The recently unveiled Malaysia Budget 2020 aims to tackle long-standing issues of high reliance on unskilled foreign workers, low skilled wages, obsolete employment laws, low female labour force participation, and high youth unemployment, the study noted.

To address these pain points, the Malaysian government has introduced a special job programme: Malaysians@Work, which will equalise hiring costs and increase job opportunities for graduates, women, and Malaysians.

Companies will receive a monthly incentive of RM250 (S$82) for each Malaysian worker hired, while local workers who are replacing foreign workers will receive for two years a monthly wage incentive of RM350 to RM500, depending on the sector they are working in.

A similar amount of wage and hiring incentive is also in place to get companies to employ more local graduates, women who have stopped work, and student interns.

This comes as a recent report by the Organisation for Economic Co-operation and Development (OECD) highlighted that, in 2017, 13.4 per cent of Malaysian workers were over-qualified, higher than the European average of 11 per cent.

"The presence of over-qualification in the Malaysian workforce is consistent with the inability of the labour market to absorb all the higher education graduates," said the report.

The OECD report also noted that only 55.2 per cent of working-age women are active in the labour market, compared with 80.4 per cent of men - a larger gap than the OECD average.

Prof Yeah said: "(The Malaysians@Work programme) is a creative approach to equalise hiring cost between local and foreign employees."

"While it is difficult to gauge the efficacy of the fiscal incentives... to address the structural issues facing the labour market," he said. "The short-term measures can facilitate the gradual shift in the structure of the economy toward higher value economic activities, which in turn is dependent on the quality and quantity of investment and the availability of skills and trained manpower."

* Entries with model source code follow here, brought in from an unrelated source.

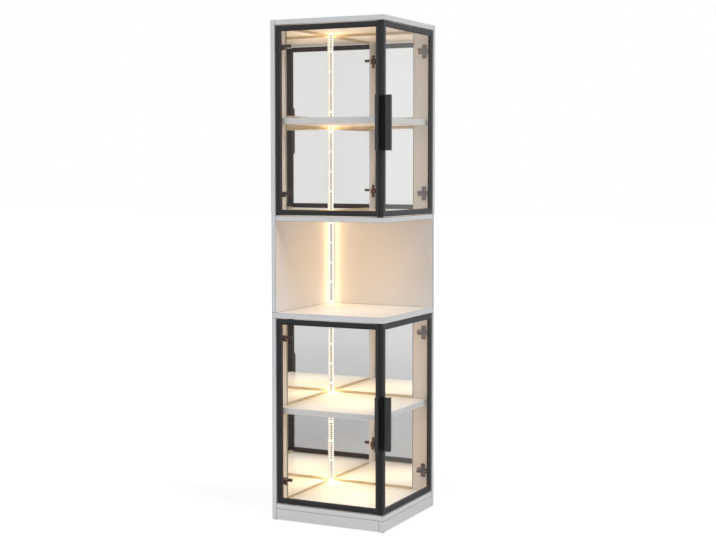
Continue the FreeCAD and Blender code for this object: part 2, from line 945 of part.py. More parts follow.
def outer_lever(middle):
    """Straight lever: its door end has the wide bore of the pivot that stays open."""
    low, high = lever_span(1, middle)
    body = link(open_door_pivot, outer_arm_pivot, open_knuckle_radius, outer_knuckle_radius, low, high)
    bores = [
        upright_rod(open_door_pivot, door_pin_radius + open_pivot_gap, low, high),
        upright_rod(outer_arm_pivot, arm_pin_radius + pin_running_gap, low, high),
    ]
    return body.cut(Part.makeCompound(bores))


def hinge_plate(middle):
    """Cross-shaped plate on the wall: a bar under the arm and two wings for the screws."""
    wall_x = -door_gap
    half_bar = hinge_half_height
    half_wing = plate_wing_height / 2
    bar = block(
        (wall_x, arm_block_start, middle - half_bar),
        (wall_x + plate_thick, arm_block_end, middle + half_bar),
    )
    wings = block(
        (wall_x, plate_wing_start, middle - half_wing),
        (wall_x + plate_thick, plate_wing_end, middle + half_wing),
    )
    tips = [edge for edge in wings.Edges if is_across(edge)]
    wings = wings.makeFillet(plate_wing_round, tips)
    plate = joined([bar, wings])
    hole_radius = plate_screw_radius + fitting_gap
    hole_length = plate_thick + 2 * cut_overrun
    holes = [
        rod(hole_radius, start - along_x * cut_overrun, along_x, hole_length)
        for start in plate_screw_places(middle)
    ]
    return plate.cut(Part.makeCompound(holes))


def is_across(edge):
    first, last = edge.Vertexes
    return abs(first.X - last.X) > plate_thick / 2


def plate_screw_places(middle):
    centre = (plate_wing_start + plate_wing_end) / 2
    half = plate_screw_spacing / 2
    return [point(-door_gap, centre, middle + offset) for offset in (-half, half)]


def plate_screw(start):
    seat = start + along_x * plate_thick
    shank = rod(plate_screw_radius, seat, -along_x, plate_thick + plate_screw_length)
    head = rod(plate_screw_head_radius, seat, along_x, plate_screw_head_height)
    rim = [edge for edge in head.Edges if lies_on(edge, "x", seat.x + plate_screw_head_height)]
    head = head.makeFillet(plate_screw_head_round, rim)
    return joined([shank, head])


def plate_screw_hole(start):
    depth = plate_screw_length + fitting_gap
    return rod(plate_screw_radius + fitting_gap, start, -along_x, depth)


def hinge_screw_holes(wall, level):
    """Screw holes in a wall; the front doors hang on the left wall, the side doors on the back."""
    side = "front" if wall == "left" else "side"
    holes = []
    for middle in hinge_levels(level):
        holes += [set_door(plate_screw_hole(start), side) for start in plate_screw_places(middle)]
    return holes


def every_hinge(make):
    """What make gives at each of the eight hinges, set on its wall."""
    solids = []
    for level in ("lower", "upper"):
        for side in ("front", "side"):
            for middle in hinge_levels(level):
                solids += [set_door(shape, side) for shape in make(middle)]
    return Part.makeCompound(solids)


def door_hinges(side, level, make):
    """What make gives at both hinges of one door."""
    solids = []
    for middle in hinge_levels(level):
        solids += make(middle)
    return set_door(Part.makeCompound(solids), side)


def door_nodes(level, side):
    name = level + "_" + side + "_"
    return {
        name + "hinge_stile": set_door(hinge_stile(level), side),
        name + "meeting_stile": set_door(meeting_stile(side, level), side),
        name + "rails": set_door(rails(side, level), side),
        name + "glass": set_door(pane(side, level), side),
        name + "handle": set_door(handle(side, level), side),
        name + "hinge_brackets": door_hinges(side, level, lambda z: [hinge_bracket(z)] + bracket_pins(z)),
        name + "inner_levers": door_hinges(side, level, lambda z: [inner_lever(z)]),
        name + "outer_levers": door_hinges(side, level, lambda z: [outer_lever(z)]),
    }


def carcass_nodes():
    screws = []
    for wall in ("left_wall_upper", "back_wall_upper"):
        screws += [panel_screw(place) for place in panel_screw_places(wall)]
    return {
        "left_wall_lower": left_wall("lower", glide_height, lower_ceiling),
        "left_wall_upper": left_wall("upper", niche_floor, cabinet_height),
        "back_wall_lower": back_wall("lower", glide_height, lower_ceiling),
        "back_wall_upper": back_wall("upper", niche_floor, cabinet_height),
        "base_board": inset_board("base_board", plinth_height),
        "middle_board": middle_board(),
        "niche_ceiling_board": inset_board("niche_ceiling_board", niche_ceiling),
        "top_board": inset_board("top_board", upper_ceiling),
        "front_kick_board": front_kick_board(),
        "side_kick_board": side_kick_board(),
        "foot_glides": Part.makeCompound([glide(centre) for centre, _ in glide_places()]),
        "lower_shelf": shelf("lower"),
        "upper_shelf": shelf("upper"),
        "shelf_connectors": shelf_connectors(),
        "lower_left_mirror": mirror("lower", "left"),
        "lower_back_mirror": mirror("lower", "back"),
        "upper_left_mirror": mirror("upper", "left"),
        "upper_back_mirror": mirror("upper", "back"),
        "light_channels": light_channels(),
        "light_strips": light_strips(),
        "corner_buffers": corner_buffers(),
        "connector_bolts": Part.makeCompound([fitting_bolt(place, cam_sizes) for place in all_cams]),
        "cam_locks": Part.makeCompound([fitting_cam(place, cam_sizes) for place in all_cams]),
        "board_dowels": Part.makeCompound([dowel(place) for place in all_dowels]),
        "panel_screws": Part.makeCompound(screws),
        "hinge_plates": every_hinge(lambda z: [hinge_plate(z)]),
        "hinge_arms": every_hinge(lambda z: [hinge_arm(z)] + arm_pins(z)),
        "plate_screws": every_hinge(lambda z: [plate_screw(start) for start in plate_screw_places(z)]),
    }


def main():
    os.makedirs("parts", exist_ok=True)
    nodes = carcass_nodes()
    for level in ("lower", "upper"):
        for side in ("front", "side"):
            nodes.update(door_nodes(level, side))
    for name, shape in nodes.items():
        shape.exportStep("parts/" + name + ".step")


main()
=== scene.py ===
import bmesh
import bpy
import math
from mathutils import Matrix, Vector


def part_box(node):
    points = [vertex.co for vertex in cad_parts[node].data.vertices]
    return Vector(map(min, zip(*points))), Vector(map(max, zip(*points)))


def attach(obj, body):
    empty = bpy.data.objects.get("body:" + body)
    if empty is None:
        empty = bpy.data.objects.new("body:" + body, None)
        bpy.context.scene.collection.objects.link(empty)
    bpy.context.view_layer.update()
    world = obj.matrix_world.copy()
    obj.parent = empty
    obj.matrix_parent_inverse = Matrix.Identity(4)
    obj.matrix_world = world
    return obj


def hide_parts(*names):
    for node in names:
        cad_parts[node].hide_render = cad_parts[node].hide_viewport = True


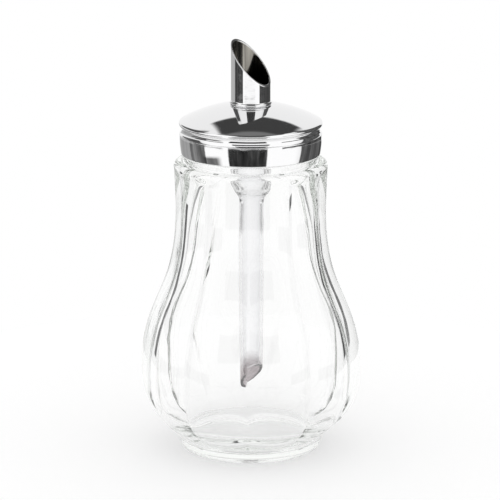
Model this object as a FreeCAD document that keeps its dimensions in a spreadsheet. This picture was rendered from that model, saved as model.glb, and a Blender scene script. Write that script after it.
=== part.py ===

Indeed, the Malaysian government has pledged to continue investing in human capital development.

It has allocated RM67.9 billion to education and training, clocking a bigger year-on-year increase of 5.1 per cent than 2019's 3.1 per cent rise, noted Prof Yeah in the study.

To encourage technical and vocational education and training (TVET), the government will provide matching grants for customised courses with industries, allow Employees Provident Fund withdrawals to take professional certification related to Industrial Revolution 4.0 (I4.0), and create pathways for TVET holders to pursue degrees through the Malaysia Technical University Network.

However, Prof Yeah said: "Thus far, the sustained high allocation for education is not commensurate with the expected outcomes, particularly in producing graduates in the STEM (science, technology, engineering and mathematics) fields."